As regards property (d), there is no doubt that the consideration of Rs. 10,000 was borrowed from the bank by appellants 1 and 2 and was handed over to Abida Begum in the presence of the Sub-Registrar at the time of the transaction, and that the debt to the bank was subsequently repaid in instalments. The appellants maintained that it was genuine sale, the price being provided by them. Both Courts below have held that the transaction was not a genuine sale, the form of a sale-deed and the handing over of the money being a mere farce. The appellants accept these findings, and now seek to maintain that the property was gifted by Abida Begum, but this was not pleaded nor was it included in the issues, and there was no investigation into the facts in order to ascertain whether the gift was completed according to the requirements of Mahomedan law; accordingly, their Lordships are unable to entertain or consider this contention.
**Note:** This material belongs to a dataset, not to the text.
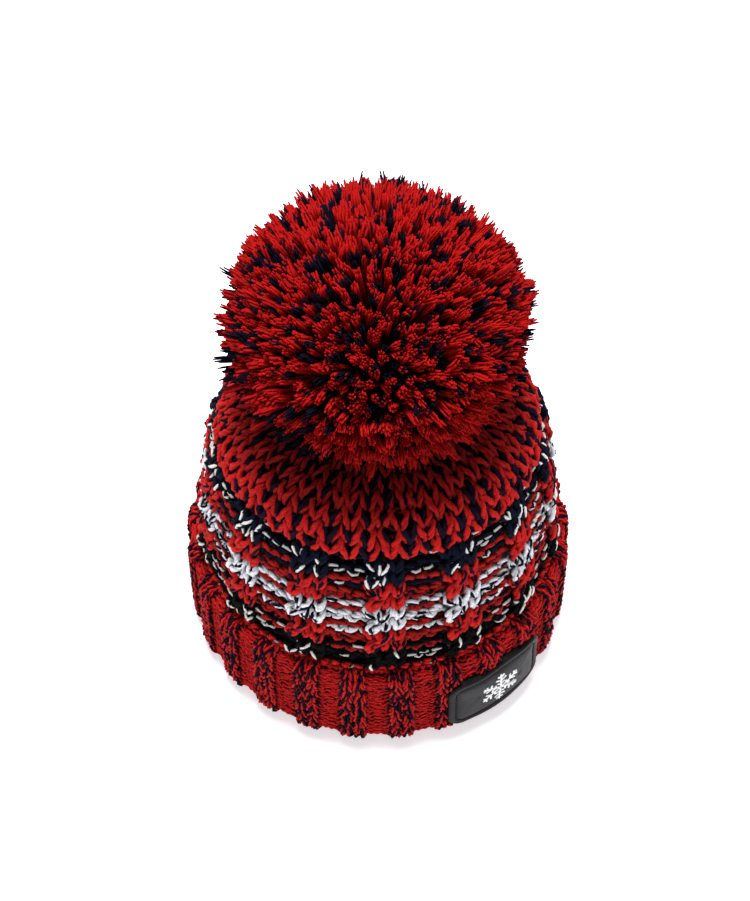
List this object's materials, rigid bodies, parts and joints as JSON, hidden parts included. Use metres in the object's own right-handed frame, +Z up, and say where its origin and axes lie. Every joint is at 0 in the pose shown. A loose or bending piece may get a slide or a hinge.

In result, the appeal will succeed as regards (a) the War Loan Certificates for Rs. 24,000; (b) the War Bonds for Rs.12,000; and (c) the "Sikander Manzil"property, and will fail as regards (d) the interest in the two mortgaged houses. It follows that the decree of the Subordinate Judge dated 23rd May 1928, should be affirmed, and that the decree of the Chief Court dated 6th November 1929 should be reversed in so far as it granted decree in the respondent's favour for Rs. 12,000, being one-third of the War Loan and War Bonds, and for a one-third share in the "Sikander Manzil."
As regards costs in the Chief Court and of this appeal, their Lordships are of opinion, in view of the grounds expressed by the Chief Court for their decision as to costs in their Court and the partial failure of this appeal on a lesser point, that substantial justice will be done by giving the appellants the costs of this appeal, and not disturbing the decree of the Chief Court in this respect. Their Lordships will humbly advise His Majesty accordingly.